As in “Pan’s Labyrinth” and “The Devil’s Backbone,” del Toro mines the film’s hyper-specific setting for larger allegorical purposes. Though Kennedy and Khrushchev rattle on in the background, the film is more interested in the specific cultural climate. It touches on segregation, on the fantasies of advertising, on relationship power dynamics and most prominently, on Giles’ life as a gay man years before Stonewall (this is the truly the first creature-feature romance that comfortably sit alongside a season of “Mad Men”). And it does so in a miraculously organic way by making the story an exploration of outcasts.

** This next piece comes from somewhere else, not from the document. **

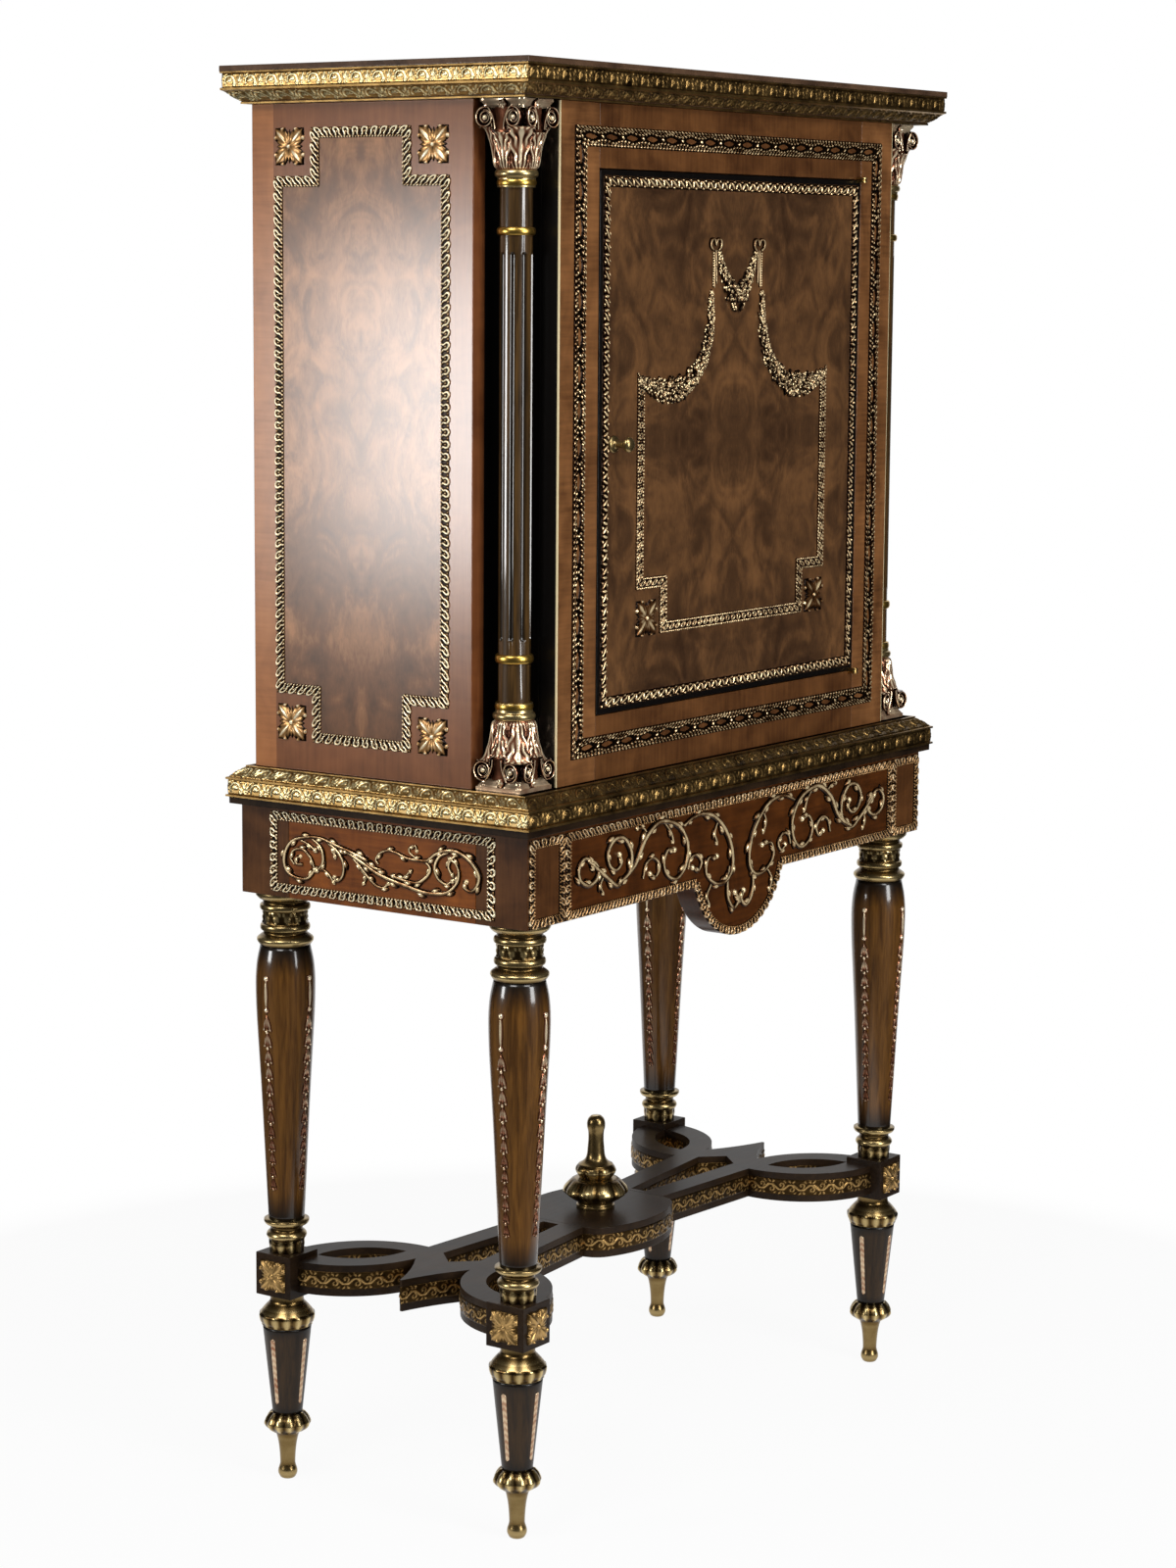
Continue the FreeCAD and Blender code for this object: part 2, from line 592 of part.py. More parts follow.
def platform_plan():
    """The middle platform: two flat-sided round lobes."""
    a, b, shoulder = PLATFORM_HALF_LENGTH, PLATFORM_HALF_WIDTH, PLATFORM_SHOULDER
    lobe = b - shoulder
    knee_x, knee_y = a * 0.80, shoulder + lobe * 0.62
    return [(-a, shoulder), (-a, -shoulder), (-knee_x, -knee_y, -a * 0.96, -shoulder - lobe * 0.3),
            (knee_x, -knee_y, 0, -b), (a, -shoulder, a * 0.96, -shoulder - lobe * 0.3),
            (a, shoulder), (knee_x, knee_y, a * 0.96, shoulder + lobe * 0.3),
            (-knee_x, knee_y, 0, b), (-a, shoulder, -a * 0.96, shoulder + lobe * 0.3)]


def stretcher_nodes():
    """Two pierced end pieces that join the legs, the middle platform and its finial."""
    low, high = STRETCHER_LOW, STRETCHER_HIGH
    half = BLOCK / 2
    rings = []
    openings = [prism([(-277, 0), (-253, -25), (-87, -10), (-87, 10), (-253, 25)], low, high)]
    for y in (-LEG_Y, LEG_Y):
        rings.append(prism(lens(y, RING_CENTRE, RING_HALF_WIDTH, RING_RADIUS), low, high))
        openings.append(prism(lens(y, EYE_CENTRE, EYE_HALF_WIDTH, EYE_RADIUS), low, high))
        openings.append(box(-LEG_X - half - 20, -LEG_X + half, y - math.copysign(half, y), y * 1.4,
                            low, high))
    platform = prism(platform_plan(), low, high)
    left = fuse([prism(end_piece_plan(), low, high)] + rings).cut(openings + [platform])
    return {
        "stretcher_left": left,
        "stretcher_right": mirrored(left),
        "stretcher_platform": platform,
        "finial": finial(),
    }


def finial():
    """The leafy bowl and cup on the platform, with a stem that ends in a knob."""
    z = STRETCHER_HIGH
    return turned([(20.8, z), (20.8, z + 8), (36.5, z + 17.5), (34.5, z + 24), (18.0, z + 33), (23.0, z + 42),
                   (21.3, z + 49), (11.8, z + 55), (8.2, z + 88), (10.3, z + 96), (6.0, z + 105.5)])


# ---------------------------------------------------------------- output
def main():
    case = case_nodes()
    nodes = {**top_nodes(), **waist_nodes(), **door_nodes(case), **case, **case_borders(), **column_nodes(),
             **apron_nodes(), **apron_edging(), **leg_nodes(), **stretcher_nodes()}
    os.makedirs("parts", exist_ok=True)
    for name, shape in nodes.items():
        if not shape.isValid():
            print("invalid shape:", name)
        shape.exportStep(f"parts/{name}.step")
    print(len(nodes), "nodes")


main()
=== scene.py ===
import logging
from dataclasses import dataclass, field, replace
from enum import Enum
from math import asin, atan2, copysign, cos, degrees, hypot, pi, radians, sin
from typing import Callable, Sequence

import bmesh
import bpy
import numpy as np
from mathutils import Matrix, Vector


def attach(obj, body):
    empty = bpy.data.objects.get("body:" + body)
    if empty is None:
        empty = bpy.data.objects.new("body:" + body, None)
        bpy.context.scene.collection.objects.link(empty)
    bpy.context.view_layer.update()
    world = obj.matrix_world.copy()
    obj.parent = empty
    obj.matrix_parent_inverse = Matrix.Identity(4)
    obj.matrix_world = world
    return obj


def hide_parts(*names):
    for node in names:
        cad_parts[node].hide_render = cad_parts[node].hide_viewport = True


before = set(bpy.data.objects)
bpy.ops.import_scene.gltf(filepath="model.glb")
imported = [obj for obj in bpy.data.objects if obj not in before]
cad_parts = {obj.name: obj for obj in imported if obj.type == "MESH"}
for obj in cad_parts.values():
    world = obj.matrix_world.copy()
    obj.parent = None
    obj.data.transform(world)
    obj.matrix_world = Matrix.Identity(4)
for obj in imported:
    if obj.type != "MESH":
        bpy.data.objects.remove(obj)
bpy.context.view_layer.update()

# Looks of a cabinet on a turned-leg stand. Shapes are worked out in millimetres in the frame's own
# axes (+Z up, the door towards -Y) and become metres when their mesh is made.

LOG = logging.getLogger("cabinet")
MM, TAU = 0.001, 2 * pi
RIM = -0.3  # mm: how a relief's rim stands to the surface that carries it, so that no gap shows
WELD = 1e-6  # m: corners of a CAD mesh nearer than this are one
CRISP = radians(40)  # edges of a board that turn more than this stay crisp
SAME_PLANE = radians(0.5)  # faces that turn less than this become one
CHORD = 15  # degrees of a curl that one straight stretch spans
FACES_UP = 0.9  # least upward part of a top face's normal
LEVEL = 0.01  # mm: how far a top face's corners may lie from its height
Array = np.ndarray
Pair = tuple[float, float]
Triple = tuple[float, float, float]
Path = Sequence[Pair]
Field = tuple[Array, Array]
Relief = Callable[[Array, Array], Field]
Socket = bpy.types.NodeSocket
Material = bpy.types.Material


class Body(Enum):
    """The bodies that pieces ride on."""

    CABINET = "cabinet"
    DOOR = "door"


class Slot(Enum):
    """The record's material slots."""

    BURL = "burl"
    CROSSBAND = "crossband"
    TURNED = "turned"
    DARK = "dark"
    INSIDE = "inside"
    GILT = "gilt"
    FITTINGS = "fittings"
    STEEL = "steel"
    CATCH = "catch"


Finish = tuple[Material, Slot]


# ---------------------------------------------------------------- surfaces
@dataclass(frozen=True)
class Place:
    """A local frame: a point and the directions across and up; outwards is at right angles to both."""

    origin: Triple
    across: Triple
    up: Triple = (0, 0, 1)

    def at(self, a: Array, b: Array, h: Array | float = 0.0) -> Array:
        """Points at a across, b up and h outwards."""
        axes = np.array([self.across, self.up, np.cross(self.across, self.up)], float)
        return np.array(self.origin, float) + np.stack(np.broadcast_arrays(a, b, h), -1) @ axes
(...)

In del Toro’s stylish 1960s, everyone sort of is. The mute, the “monster,” the gay man, hell, even the Russian spy, they’re all set opposite The Man. By placing the central love tale within a familiar context of recent civil rights struggles, the film is also able to remove potential audience ick-factor, considering where the interspecies relationship goes. But then, the film even defangs its proxy for The Man (Shannon, with another devilish crazed villain turn) by exploring the cultural pathologies that got him there.
For the all the social insights and cultural asides, the film never feels digressive. For all the veering from one genre to another, neither does it feel rough. Del Toro’s tight directorial control sees to that. He uses a rigid but always roving camera — constantly tracking or pulling-in or gently re-framing, not staying still for an instant — to create the sensation of literally floating through the film, while Dan Laustsen’s ethereal cinematography finds a thousands shades of green, once more amplifying the dreamlike fairytale atmosphere.
The actors come through as well. All give wonderfully humane, lived in performances – kind of a small miracle for a film this stylized. But you must give special credit to Hawkins and Jones for employing two entirely different kinds of silent acting (save the musical interlude, I suppose). Hawkins is all eyes and hands, while Jones is all pantomime and movement. Both pull of what was no doubt a serious technical challenge, but you wouldn’t know it from seeing them onscreen. They make it look lighter than air.
“The Shape of Water” premiered the Venice Film Festival. It will hit theaters on December 8.